------ Exercise material ------

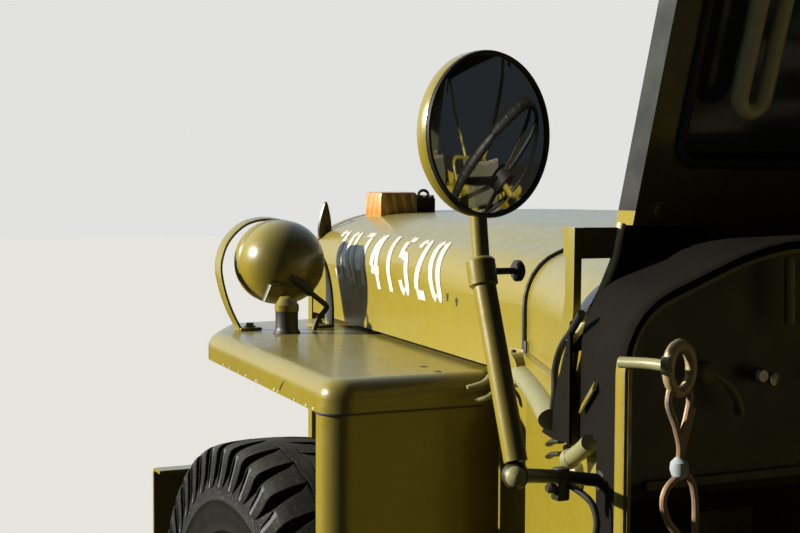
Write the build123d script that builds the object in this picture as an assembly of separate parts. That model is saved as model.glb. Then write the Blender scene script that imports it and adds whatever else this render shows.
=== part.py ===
from build123d import *
import os
from math import cos, sin, tan, radians, hypot

# An open-sided quarter-ton army 4x4 car with its canvas top up. Sizes are in millimetres.
# +X is forward, +Y is the car's left, +Z is up, and the origin is on the ground under the middle.

# Main dimensions
wheelbase = 2032.0
track = 1244.0
front_overhang = 533.0
rear_overhang = 762.0
sheet = 3.0
panel_gap = 6.5
touch_gap = 0.3

front_axle_x = (wheelbase + front_overhang + rear_overhang) / 2 - front_overhang
rear_axle_x = front_axle_x - wheelbase
bumper_front_x = front_axle_x + front_overhang

# Wheels and tyres
tyre_radius = 358.0
tyre_half_width = 82.0
tread_half_width = 66.0
rim_radius = 203.0
rim_half_width = 58.0
rim_flange = 14.0
rim_sheet = 5.0
disc_y = 18.0
drum_radius = 122.0
drum_depth = 52.0
hub_radius = 42.0
hub_nose = 78.0
spindle_radius = 20.0
bearing_clearance = 0.1
wheel_y = track / 2
axle_z = tyre_radius

# Chassis rails and bumper
rail_outer_y = 371.0
rail_width = 45.0
rail_height = 100.0
rail_wall = 5.0
rail_bottom_z = axle_z + 90.0
cross_tube_radius = 26.0
bumper_half_width = 660.0
bumper_height = 150.0
bumper_depth = 44.0
bumper_wall = 6.0
bumper_z = rail_bottom_z + 62.0

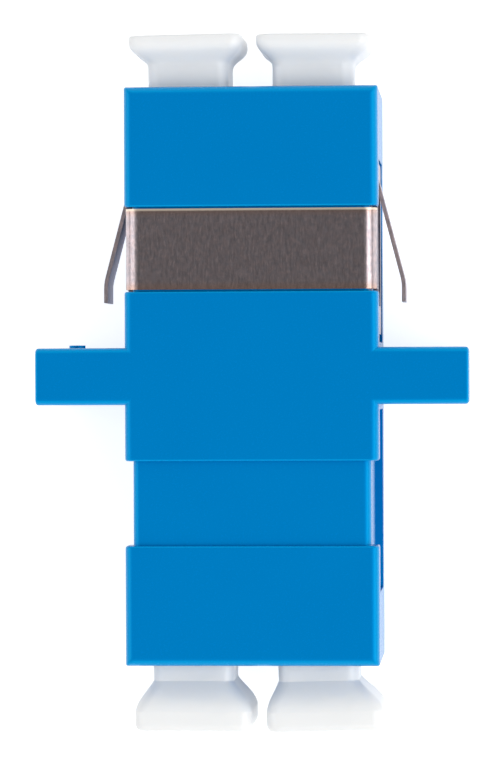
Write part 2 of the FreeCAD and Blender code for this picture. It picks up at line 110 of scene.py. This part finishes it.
def new_tree(
    name: str,
) -> tuple[bpy.types.Material, bpy.types.NodeTree, bpy.types.Node, bpy.types.Node]:
    """Makes an empty material.

    Args:
        name: The material's name.

    Returns:
        The material, its tree, its output node, and its texture coordinate node.
    """
    material = bpy.data.materials.new(name)
    material.use_nodes = True
    tree = material.node_tree
    tree.nodes.clear()
    return material, tree, add_node(tree, "OutputMaterial"), add_node(tree, "TexCoord")


# Finishes -------------------------------------------------------------------------------------


@dataclass(frozen=True)
class MouldedPbt:
    """PBT, injection moulded in a spark-eroded tool.

    The tool's fine pitting gives a soft sheen, and the skin sinks a little where the wall behind
    it is thick, so long reflections waver. The rounded edges of the wide faces get a painted
    highlight: a lighter blue stands in for the brighter side light that falls on them.

    The real pits are about 0.02 mm wide, too fine to show, so the grain is drawn coarser.
    """

    name: str
    colour: str
    deep_colour: str
    # The lighter blue of the painted highlight on the rounded edges.
    painted_edge_highlight: str
    roughness: float = 0.26
    roughness_spread: float = 0.06
    ior: float = 1.57
    grain_mm: float = 0.09
    grain_depth_mm: float = 0.0014
    sink_mm: float = 5.0
    sink_depth_mm: float = 0.012
    sheen_tint: str = "00A6FF"
    # Tilts at which the painted edge highlight fades in and out.
    highlight_tilts: tuple[float, float, float, float] = (0.12, 0.4, 0.86, 0.995)

    def painted_highlight_mask(
        self, tree: bpy.types.NodeTree, normal: bpy.types.NodeSocket,
    ) -> bpy.types.NodeSocket:
        """Finds the rounded edges of the wide faces, by how far the surface tilts from them.

        Args:
            tree: The material's tree.
            normal: The surface's normal in the solid's own axes.

        Returns:
            A socket that is 1 where the edge highlight is painted, on the rounded edges and on
            sloping lead-ins, and 0 on every level or upright face.
        """
        tilt = add_node(tree, "SeparateXYZ", {"Vector": normal}).outputs["Z"]
        upright = add_node(tree, "Math", {0: tilt}, operation="ABSOLUTE").outputs["Value"]
        low, low_full, high_full, high = self.highlight_tilts
        ramps = [
            add_node(tree, "MapRange", {
                "Value": upright, "From Min": start, "From Max": end,
            }, interpolation_type="SMOOTHSTEP").outputs["Result"]
            for start, end in ((low, low_full), (high, high_full))
        ]
        mask = add_node(tree, "Math", {0: ramps[0], 1: ramps[1]}, operation="MULTIPLY")
        return mask.outputs["Value"]

    def make(self) -> bpy.types.Material:
        """Builds the material."""
        material, tree, output, place = new_tree(self.name)
        spot = place.outputs["Object"]
        flow = add_node(tree, "TexNoise", {
            "Vector": spot, "Scale": 1 / (self.sink_mm * MM), "Detail": 3.0,
        })
        grain = add_node(tree, "TexNoise", {
            "Vector": spot, "Scale": 1 / (self.grain_mm * MM), "Detail": 2.0,
        })
        pigment = add_node(tree, "Mix", {
            "Factor": flow.outputs["Fac"], "A": linear(self.colour), "B": linear(self.deep_colour),
        }, data_type="RGBA")
        # Painted highlight: the rounded edges get a lighter blue for the brighter side light on them.
        lit = add_node(tree, "Mix", {
            "Factor": self.painted_highlight_mask(tree, place.outputs["Normal"]), "A": pigment.outputs["Result"],
            "B": linear(self.painted_edge_highlight),
        }, data_type="RGBA")
        roughness = add_node(tree, "MapRange", {
            "Value": grain.outputs["Fac"], "To Min": self.roughness - self.roughness_spread,
            "To Max": self.roughness + self.roughness_spread,
        })
        sunk = add_node(tree, "Bump", {
            "Height": flow.outputs["Fac"], "Distance": self.sink_depth_mm * MM,
        })
        pitted = add_node(tree, "Bump", {
            "Height": grain.outputs["Fac"], "Distance": self.grain_depth_mm * MM,
            "Normal": sunk.outputs["Normal"],
        })
        surface = add_node(tree, "BsdfPrincipled", {
            "Base Color": lit.outputs["Result"], "Roughness": roughness.outputs["Result"],
            "IOR": self.ior, "Specular Tint": linear(self.sheen_tint),
            "Normal": pitted.outputs["Normal"],
        })
        tree.links.new(surface.outputs["BSDF"], output.inputs["Surface"])
        return material


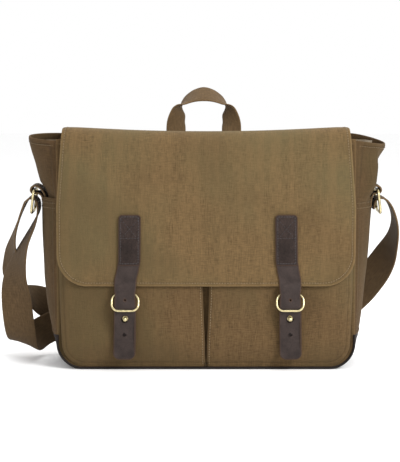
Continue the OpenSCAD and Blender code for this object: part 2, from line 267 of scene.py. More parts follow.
# washed canvas: plain weave, uneven yarns, streaks along the warp, blotches and pale worn edges, with painted
# shade along the stitch groove
def canvasMaterial(name, colour, hue, wear=0.5, seam=0.005):
    material, tree, shader = newMaterial(name)
    flat = flatMap(tree)
    warp, weft = (yarnWave(tree, flat, way, clothSettings["pitch"], 1.6, 2.0, 0.7) for way in ("X", "Y"))
    weave = maths(tree, "MULTIPLY", warp, weft)
    slubWarp = noiseOf(tree, scaled(tree, flat, (800, 80, 1)), 1, 3)
    slubWeft = noiseOf(tree, scaled(tree, flat, (120, 800, 1)), 1, 3)
    speck = maths(tree, "ADD", slubWarp, slubWeft)
    tint = noiseOf(tree, flat, 6, 2, 0.5)
    streak = noiseOf(tree, scaled(tree, flat, (80, 5, 1)), 1, 3, 0.6)
    blotch = noiseOf(tree, flat, 9, 2, 0.5, 0.4)
    base = mixColour(tree, remap(tree, speck, 0.72, 1.28), tinted(colour, 0.62), tinted(colour, 1.42))
    base = mixColour(tree, remap(tree, tint, 0.42, 0.6, 0, 0.6), base, hue)
    base = mixColour(tree, remap(tree, streak, 0.45, 0.6, 0, 0.3), base, tinted(colour, 1.4))
    base = mixColour(tree, remap(tree, blotch, 0.45, 0.66, 0, 0.45), base, tinted(colour, 0.7))
    base = shaded(tree, base, remap(tree, weave, 0.0, 0.75, 0.72, 1.12))
    gap = edgeGap(tree)
    rim = remap(tree, gap, 0.0014, 0.0, 0, wear)
    soft = noiseOf(tree, flat, 260, 2)
    rubbed = maths(tree, "MULTIPLY", rim, remap(tree, soft, 0.35, 0.7, 0.35, 1))
    base = mixColour(tree, rubbed, base, tinted(colour, 1.75))
    # painted shade: the cloth is darkened along the stitch groove, which lies seam in from the edge
    grooveShadeGap = maths(tree, "ABSOLUTE", maths(tree, "SUBTRACT", gap, seam), 0)
    base = mixColour(tree, remap(tree, grooveShadeGap, 0.0, 0.0014, 0.45, 0), base, tinted(colour, 0.45))
    height = maths(tree, "ADD", weave, maths(tree, "MULTIPLY", speck, 0.8))
    finish(tree, shader, base, height, clothSettings["yarnDepth"], 0.75)
    roughness, sheen = clothSettings["roughness"], clothSettings["sheen"]
    setSurface(shader, roughness=roughness, sheen=sheen, sheenRoughness=0.45, gloss=0.1)
    shader.inputs["Sheen Tint"].default_value = clothSettings["sheenTint"]
    return material


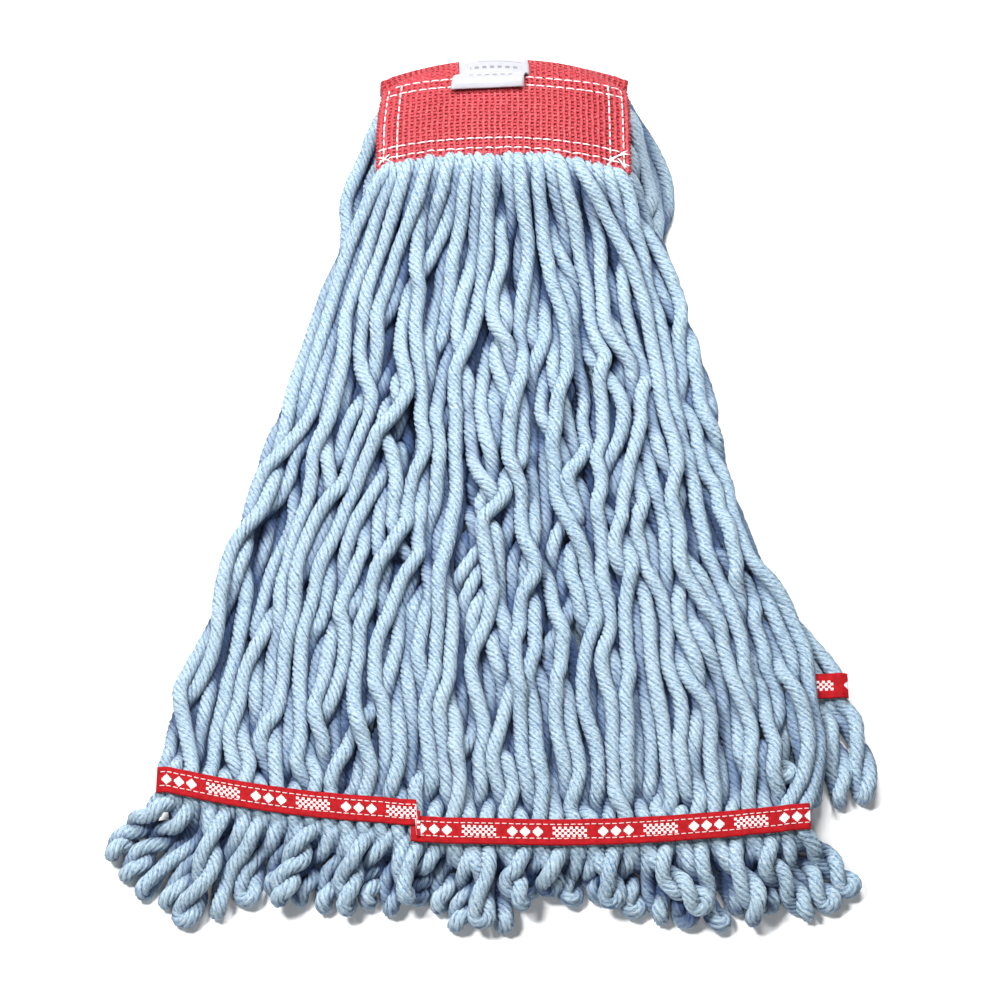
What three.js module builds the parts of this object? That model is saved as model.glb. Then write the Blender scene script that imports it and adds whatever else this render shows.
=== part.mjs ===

------

▶ What you have to do
Reproduce the entries exactly, starting at their first line and stopping after the line with "from math import".

▶ Response to the task
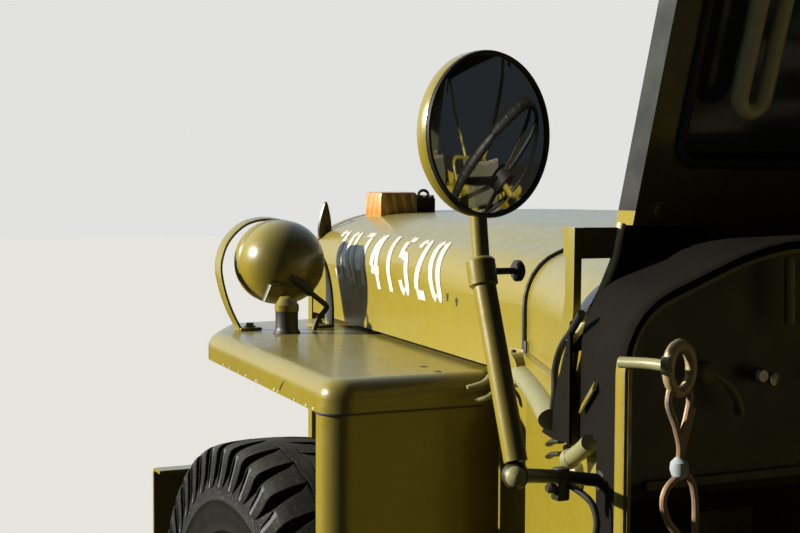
Write the build123d script that builds the object in this picture as an assembly of separate parts. That model is saved as model.glb. Then write the Blender scene script that imports it and adds whatever else this render shows.
=== part.py ===
from build123d import *
import os
from math import cos, sin, tan, radians, hypot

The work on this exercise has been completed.